In a phone call on Monday, Kane County Assistant State’s Attorney John Frank said it is too early to tell if the Finance Department will follow Berman’s statements, which were not voted on by the Finance Committee members. If the department does follow his guidance, however, it would fix the issue, he said.
District 21 County Board member Clifford Surges, who brought the issue up to the board after seeing emails between Mosser and Hopkinson, said he was concerned that Mosser was giving legal advice about how she is governed by the Kane County Board and its committees.
He suggested the Kane County Board might want to look into bringing in outside legal counsel on the issue.
Mosser dismissed Surges’ concerns of a conflict of interest and said it is her job to give legal advice to the county, which she said she keeps separate from her feelings about her own office.
“A disagreement with my legal advice does not a conflict make,” she said.
The issue was first addressed internally, according to Frank and Mosser. They said it was only brought to the County Board because they believe their office’s legal advice — that elected officials have full control over their offices’ budget proposals — was not being followed by the county’s Finance Department.
“If it is true that this committee or the board is instructing the finance chair to restrict elected officials to certain vacant positions or to restrict them that they cannot put in a cost of living that is over a certain amount, then I am advising all of you legally that you cannot do that,” Mosser said.
The budget proposal restrictions came out of discussions at the Kane County Board Finance Committee over the past several months about ways to balance the 2025 budget.
Hopkinson previously proposed that departments and offices limit the number of open positions and keep their budgets below a 3% increase over last year. Even with the restrictions, the county would likely need to spend roughly $11 million from its reserves to balance the 2025 budget unless another source of revenue is found, she previously said.
Plus, if the county does not find a way to balance yearly budgets by 2027, it will need to dip into required reserves to continue operating, according to previous reporting.
Finance Committee members agreed with her recommendations at the time but made no formal vote about the requirement.
The offices of the Kane County sheriff, state’s attorney and treasurer are now being restricted from submitting their desired budget proposals, Mosser said at the June 24 meeting. Kane County Auditor Penny Wegman told the Finance Committee that her office was also in the same position.
Mosser and Wegman said they were “locked out” of certain features of New World, the county’s finance software, that were related to the budget. Hopkinson said the Finance Department was not able to lock anyone out of the software, since that is not even one of the software’s features.
Payroll is not submitted through New World, which may be why it appears some features are unavailable, Hopkinson said. Instead, county offices and departments must send their payroll budgets to the Finance Department, and its staff members put those numbers into the software.
That process has been in place for years, according to Hopkinson. She said there were previous technical issues preventing the offices from using the software properly, but those have been resolved.
In Monday’s phone call, Frank and Mosser said the current issue is not technical, either.
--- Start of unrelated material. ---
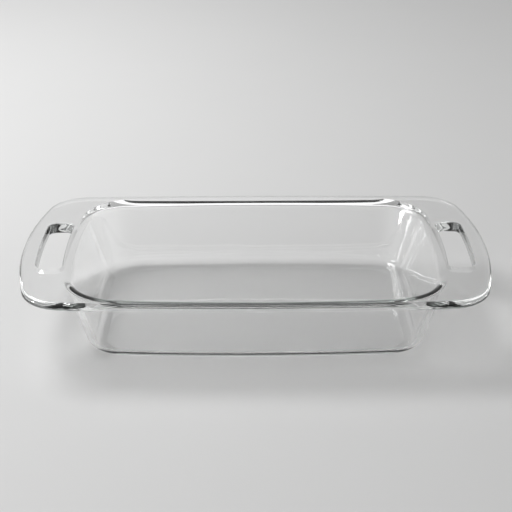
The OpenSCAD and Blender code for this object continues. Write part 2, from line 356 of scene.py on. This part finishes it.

According to Frank, the county’s Finance Department has not been allowing the offices of elected officials to submit their payroll budget unless they follow the vacant position limits.
In other cases, the Finance Department has created its own estimates of the office’s payroll budget based on the vacant position limits and loaded those estimates into the county’s financial software, he said.
Because they do not have a payroll budget, which makes up the majority of any county office or department budget, certain offices of elected officials are unable to build out the rest of their budgets, according to Frank.
The issue was still ongoing at the time of the Monday phone call, according to both Frank and Mosser.
At the Kane County Board Executive Committee meeting on Wednesday, Hopkinson said she hopes to have all office and department budget proposals in by July 8 at the latest, with the budget proposal process fully completed by July 9 at the end of the day. After that point, the offices and departments will not be able to change their budget proposals, she said at the meeting.
The next step in the process is for each department and office to present their budget proposals to their related committee, which should happen throughout the month of July, according to Hopkinson.